Whatever it was, there’s a real audience carrot out there for advertisers to understand.

That said, I don’t believe that advertisers, agencies, Madison Avenue, appreciate that as much as they should, which is why we’re helping them get there.

Yes, we’re a media company. We’re structured in a certain way. We’re not as nimble as we probably should be in B2B technology, but this is one example of us becoming more nimble.

We have realigned our ad sales teams. Hopefully, the agencies will also realign to appreciate that convergence is the way to go.

But again, this is a very strong, overarching statement on the market.

Adobe, Google and IBM – all were brought up in another discussion as pitching an end‑to‑end solution. On your side, are you thinking about bringing in your own end‑to‑end solution?

We’re very well aware that there isn’t an end‑to‑end solution right now that really solves everything we’re looking for. We get that the technology is not there yet.

But, we can’t wait. The advertisers we’ve spoken with can’t wait either.
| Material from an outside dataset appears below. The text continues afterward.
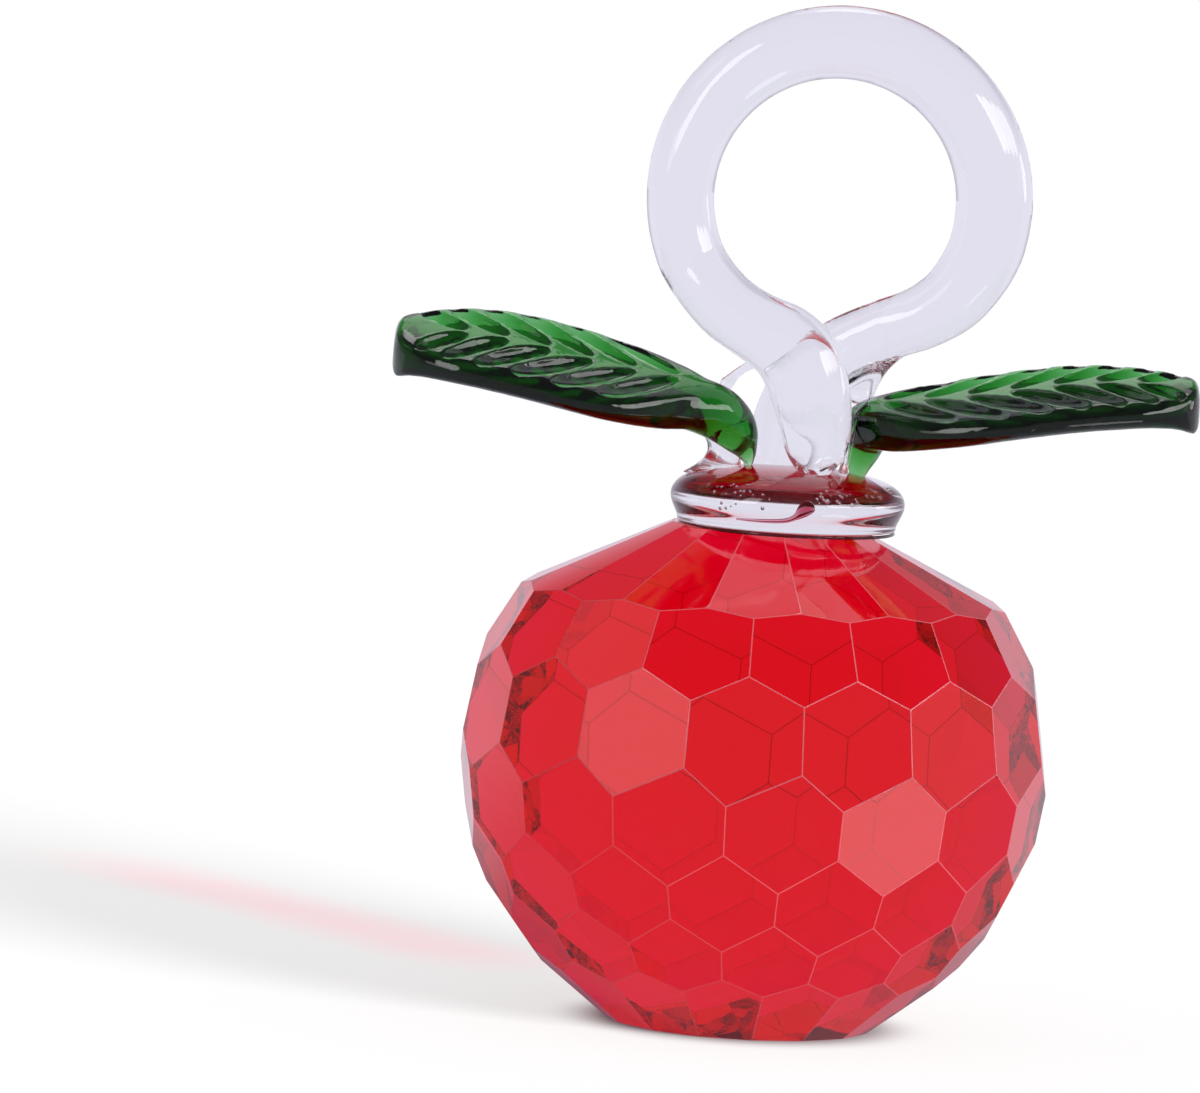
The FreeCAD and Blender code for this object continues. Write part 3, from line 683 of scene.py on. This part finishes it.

There’s this Holy Grail of interactive ads for online and on‑air, and convergent advertising serving, etc.

Because the technology is nascent and unproven, we couldn’t wait. What we did was, we tapped into a digital audience manager through Adobe Audience Manager. And, we have realigned our ad salesforce to be client-centric.

Viacom has always been client‑centric, but now we’re hyper client‑centric and following the dollars across on‑air through online where we are held accountable for producing the audiences that we tell the advertisers they want to buy.

We’re always looking for a solution that helps us manage our data better, to understand what type of program we can produce, where we should market, and how we should distribute.

Sure. If there’s a company out there that can do all that, our ears are open and our wallets are…not as open… but open enough to have that conversation.

We greatly appreciate that we’re not a technology company. We’re 100 percent a content company. We’re going to continue to make the great content that we know that our audiences care about. We want to be a part of the conversation, and I think this is where Adobe has stepped up.

We’re in conversations about Auditude. We’re in conversations about Efficient Frontier. We’re in conversations around CQ and Day Software, and everything else they have around their stack.

I’m not a huge fan of putting all the eggs in one basket, so the overall Adobe stack may not make the most sense for us, but they’ve had a pretty good track record so far, so we’re going to see where it goes.